Emergency, uno “007” britannico dietro le quinte del raid

Pubblicato il 14 Aprile 2010 - 12:00 OLTRE 6 MESI FA

Gli 007 di Londra avrebbero un ruolo cruciale nel raid contro Emergency a Lashkar Gah, in Afghanistan. A riferirlo sono fonti dei circoli diplomatici a Kabul – citate dal Corriere della Sera – secondo cui c”era almeno un ufficiale dei servizi segreti britannici ai recenti incontri tra l’ambasciatore italiano Claudio Glaentzer e i responsabili afghani dell’ospedale della Ong.

“Testimone scomodo”. Un’ipotesi, questa, che sosterrebbe la tesi secondo la quale gli arresti nell’ospedale di Emergency sarebbero dovuti al ruolo dell’associazione quale testimone scomodo delle violenze perpetrate nel sud del Paese. Ma anche una tesi che appoggerebbe in qualche modo quell’idea di un possibile scontro in atto tra l’attivismo angloamericano  e l’atteggiamento più “attendista” di paesi come Germania, Italia e Spagna che agirebbero nell’area con maggiore cautela. Un atteggiamento criticato ad esempio nel 2007, quando i talebani catturarono due 007 italiani nella zona di Shindand. Allora furono, infatti, proprio gli anglo-americani ad accusare gli italiani di “pagare tangenti” per evitare attacchi nella loro base di Herat. Lo stesso quotidiano Times nel 2009 riprese la vicenda riportando fonti militari inglesi e accusando ancora gli italiani di aver pagato per ottenere la pace nell’area di Sorobi inoltre senza farlo sapere alle truppe francesi, che dopo aver acquisito il comando della regione persero dieci uomini in un’imboscata.

L’avvocato degli italiani Emergency intanto ha designato l’avvocato Afzal Nooristani come difensore dei tre italiani fermati sabato scorso nell’ospedale di Lashkar-Gah. Lo si è appreso dall’interessato. Nooristani, molto conosciuto negli ambienti delle organizzazioni di difesa dei diritti umani, si è riservato di accettare, volendo prima parlare con le persone coinvolte. Il legale incontrerà i responsabili della diplomazia italiana che seguono il caso a Kabul, compreso il consigliere giuridico del ministro degli Esteri Franco Frattini, Rosario Aitala, giunto da poco in Afghanistan.
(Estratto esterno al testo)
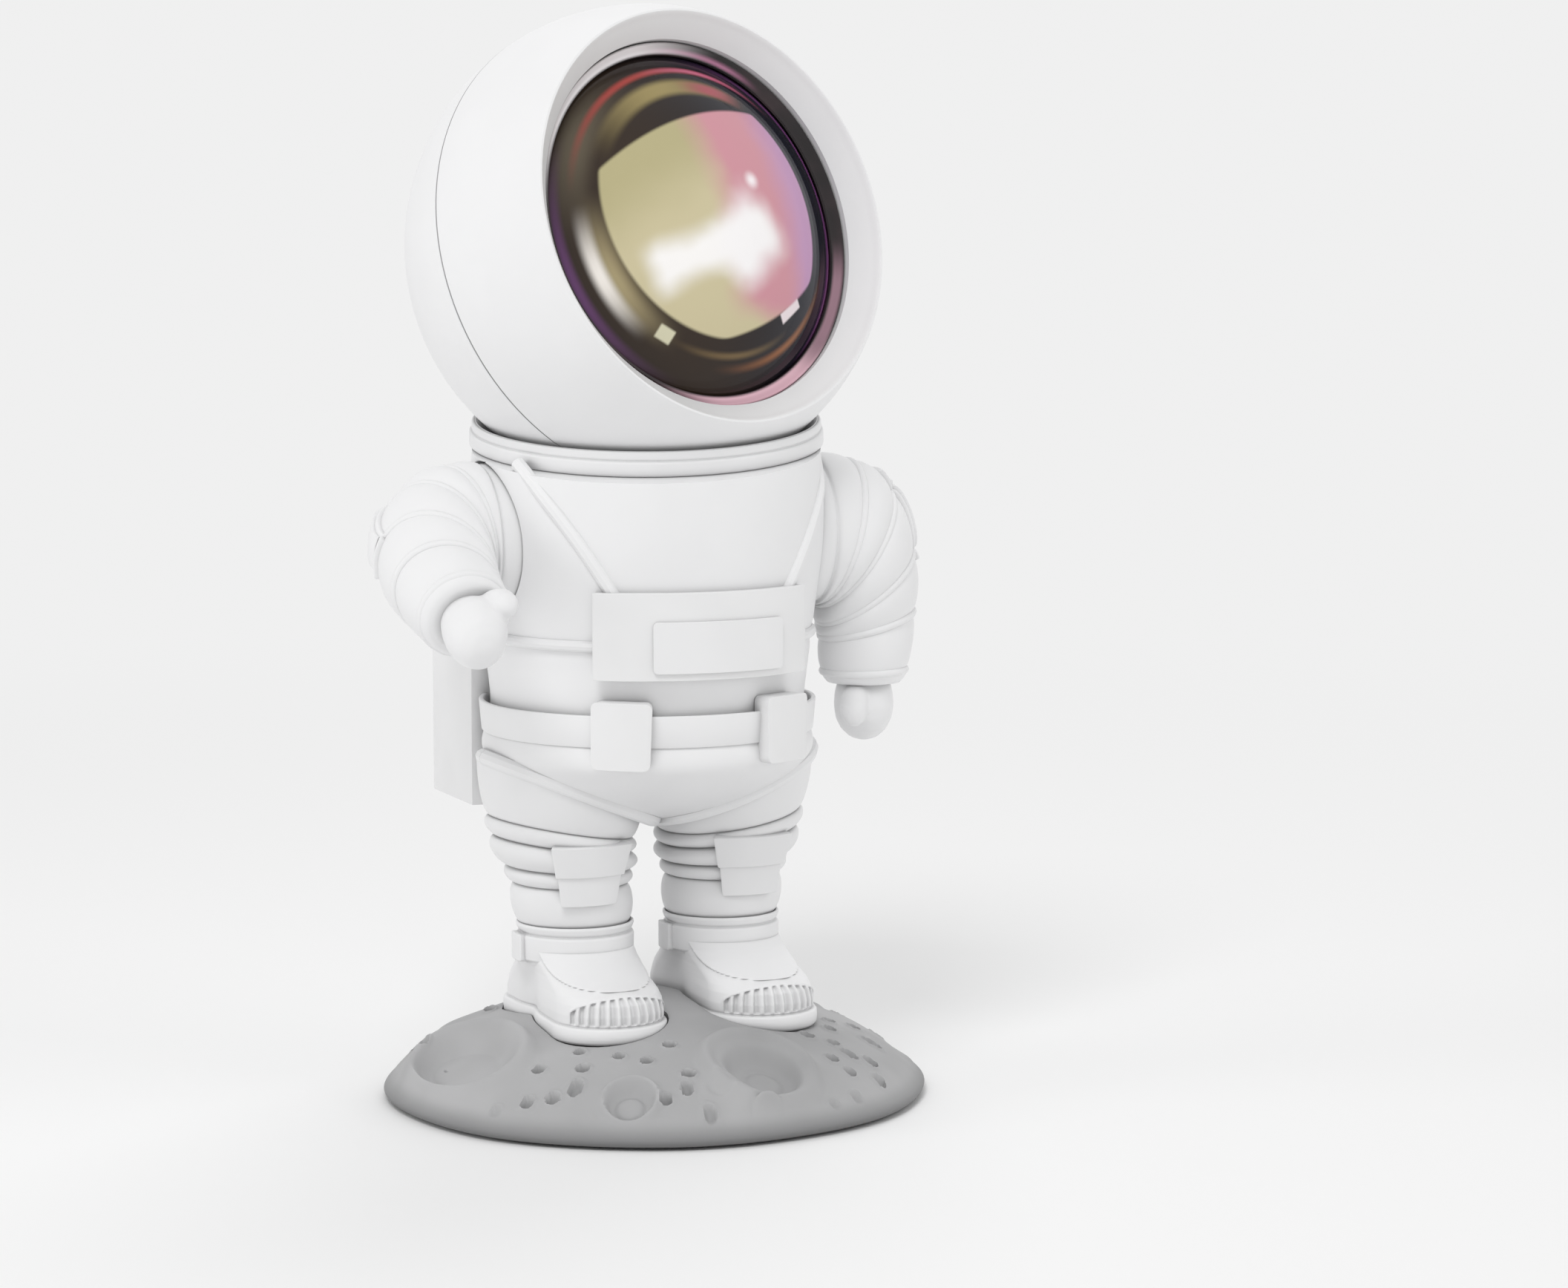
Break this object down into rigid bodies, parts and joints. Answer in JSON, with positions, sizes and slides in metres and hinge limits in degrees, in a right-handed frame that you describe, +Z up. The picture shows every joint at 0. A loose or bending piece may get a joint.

Le denunce di Strada. Tra le ragioni del raid contro Emergency, ci sarebbero le numerose denunce del fondatore della Ong, Gino Strada, che ha accusato più volte  le truppe nella regione di ostacolare il lavoro dell’associazione. A fine febbraio, era stato proprio Strada, ad esempio, a inviare lettere ai parlamentari italiani in cui imputava la morte di tante persone alle truppe coinvolte nell’offensiva contro la regione di Marjah, che a suo dire avevano impedito l’arrivo dei feriti talebani all’ospedale di Emergency a causa dei numerosi posti di blocco e dei lunghi interrogatori.
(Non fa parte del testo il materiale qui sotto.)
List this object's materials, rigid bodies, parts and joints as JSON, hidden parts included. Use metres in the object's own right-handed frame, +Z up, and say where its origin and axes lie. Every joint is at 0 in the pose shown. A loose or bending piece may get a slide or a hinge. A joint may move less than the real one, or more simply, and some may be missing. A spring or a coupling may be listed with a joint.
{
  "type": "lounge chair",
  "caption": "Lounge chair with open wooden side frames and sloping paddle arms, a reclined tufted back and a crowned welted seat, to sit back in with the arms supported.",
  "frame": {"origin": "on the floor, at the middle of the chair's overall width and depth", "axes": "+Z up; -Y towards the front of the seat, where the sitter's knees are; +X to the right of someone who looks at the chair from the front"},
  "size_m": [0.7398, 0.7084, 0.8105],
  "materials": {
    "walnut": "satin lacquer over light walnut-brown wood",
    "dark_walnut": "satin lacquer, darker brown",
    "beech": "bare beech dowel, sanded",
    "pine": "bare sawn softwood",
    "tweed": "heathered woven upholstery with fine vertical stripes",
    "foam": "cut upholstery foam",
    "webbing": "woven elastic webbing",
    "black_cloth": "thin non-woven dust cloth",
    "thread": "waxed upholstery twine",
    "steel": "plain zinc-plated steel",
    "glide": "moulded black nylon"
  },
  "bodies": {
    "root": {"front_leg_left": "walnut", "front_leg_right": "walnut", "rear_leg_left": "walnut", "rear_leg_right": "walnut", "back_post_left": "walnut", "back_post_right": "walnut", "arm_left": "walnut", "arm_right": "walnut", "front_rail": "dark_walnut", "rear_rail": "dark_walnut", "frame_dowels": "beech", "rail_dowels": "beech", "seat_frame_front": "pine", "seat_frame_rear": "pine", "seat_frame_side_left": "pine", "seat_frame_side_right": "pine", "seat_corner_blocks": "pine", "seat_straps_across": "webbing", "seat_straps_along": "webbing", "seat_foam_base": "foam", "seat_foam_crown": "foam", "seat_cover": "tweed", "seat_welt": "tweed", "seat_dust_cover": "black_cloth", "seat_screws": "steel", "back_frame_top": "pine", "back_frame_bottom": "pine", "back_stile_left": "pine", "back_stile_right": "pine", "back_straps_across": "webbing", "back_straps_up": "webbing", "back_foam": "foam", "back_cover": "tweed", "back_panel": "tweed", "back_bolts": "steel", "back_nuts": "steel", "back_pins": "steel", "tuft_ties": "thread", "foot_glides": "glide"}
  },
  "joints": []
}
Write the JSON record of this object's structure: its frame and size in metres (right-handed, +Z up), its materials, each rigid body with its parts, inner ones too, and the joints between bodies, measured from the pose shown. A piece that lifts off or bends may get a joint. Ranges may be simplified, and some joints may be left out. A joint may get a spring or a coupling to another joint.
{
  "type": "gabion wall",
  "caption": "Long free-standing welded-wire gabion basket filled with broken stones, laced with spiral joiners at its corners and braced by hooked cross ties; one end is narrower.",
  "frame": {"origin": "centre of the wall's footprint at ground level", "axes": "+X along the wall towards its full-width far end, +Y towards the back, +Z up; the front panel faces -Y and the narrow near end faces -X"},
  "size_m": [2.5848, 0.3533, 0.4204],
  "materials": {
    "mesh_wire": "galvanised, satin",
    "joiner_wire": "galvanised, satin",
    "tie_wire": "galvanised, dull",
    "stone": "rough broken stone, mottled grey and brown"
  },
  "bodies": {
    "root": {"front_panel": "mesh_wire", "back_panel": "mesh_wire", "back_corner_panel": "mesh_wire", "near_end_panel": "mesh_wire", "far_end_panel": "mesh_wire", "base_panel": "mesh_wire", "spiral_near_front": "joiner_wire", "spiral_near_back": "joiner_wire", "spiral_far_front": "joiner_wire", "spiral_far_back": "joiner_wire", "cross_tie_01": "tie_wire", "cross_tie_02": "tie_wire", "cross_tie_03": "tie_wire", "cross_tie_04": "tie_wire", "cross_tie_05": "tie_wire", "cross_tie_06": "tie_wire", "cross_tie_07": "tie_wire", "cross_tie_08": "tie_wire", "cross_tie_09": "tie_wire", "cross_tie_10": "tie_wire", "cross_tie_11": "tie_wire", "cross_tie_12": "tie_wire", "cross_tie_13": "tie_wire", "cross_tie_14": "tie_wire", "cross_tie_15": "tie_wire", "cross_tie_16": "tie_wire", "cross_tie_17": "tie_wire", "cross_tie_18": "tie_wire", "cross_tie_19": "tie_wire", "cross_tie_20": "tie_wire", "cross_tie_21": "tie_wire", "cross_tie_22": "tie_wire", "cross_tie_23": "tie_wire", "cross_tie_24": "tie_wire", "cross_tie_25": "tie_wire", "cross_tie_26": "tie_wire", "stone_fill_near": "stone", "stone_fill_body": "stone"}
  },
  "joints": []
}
Gino Strada si sarebbe poi “inimicato” anche Amirullah Saleh, capo dei servizi segreti afghani, che in un’intervista al Corriere della Sera disse di lui: “E’ un pericolo per la sicurezza del Paese”, chiedendone “l’arresto immediato” nel caso si trovasse a Kabul.

Nell’entourage di Emergency non viene sottovalutata nemmeno la circostanza che Marco Garatti, il chirurgo dei tre arrestati, era uno dei mediatori del sequestro di Gabriele Torsello che fu rapito nell’ottobre 2006. I tabulati delle telefonate acquisiti nel corso delle indagini effettuate all’epoca dai carabinieri del Ros rivelano che era proprio lui a ricevere le telefonate dal mediatore Rahmatullah Hanefi — all’epoca responsabile dell’ospedale di Lashkar Gah—e girare poi le informazioni a Gino Strada e al sito internet dell’organizzazione Peacereporter.

E forse è proprio per aver rivestito questo ruolo che le autorità di Kabul hanno deciso adesso di disporre il suo arresto. Fu Strada, due anni fa, a svelare che per ottenere la liberazione di Torsello furono pagati due milioni di dollari messi a disposizione dal governo italiano.

A confermare questa ipotesi ci sono le perplessità espresse dal diretto interessato, lo stesso reporter Torsello. “C’è qualcosa che non va nel personale, afgano o pakistano, che lavora in Emergency. E lo ha detto anche lo stesso Strada, le armi può averle messe qualcuno che lavora lì.”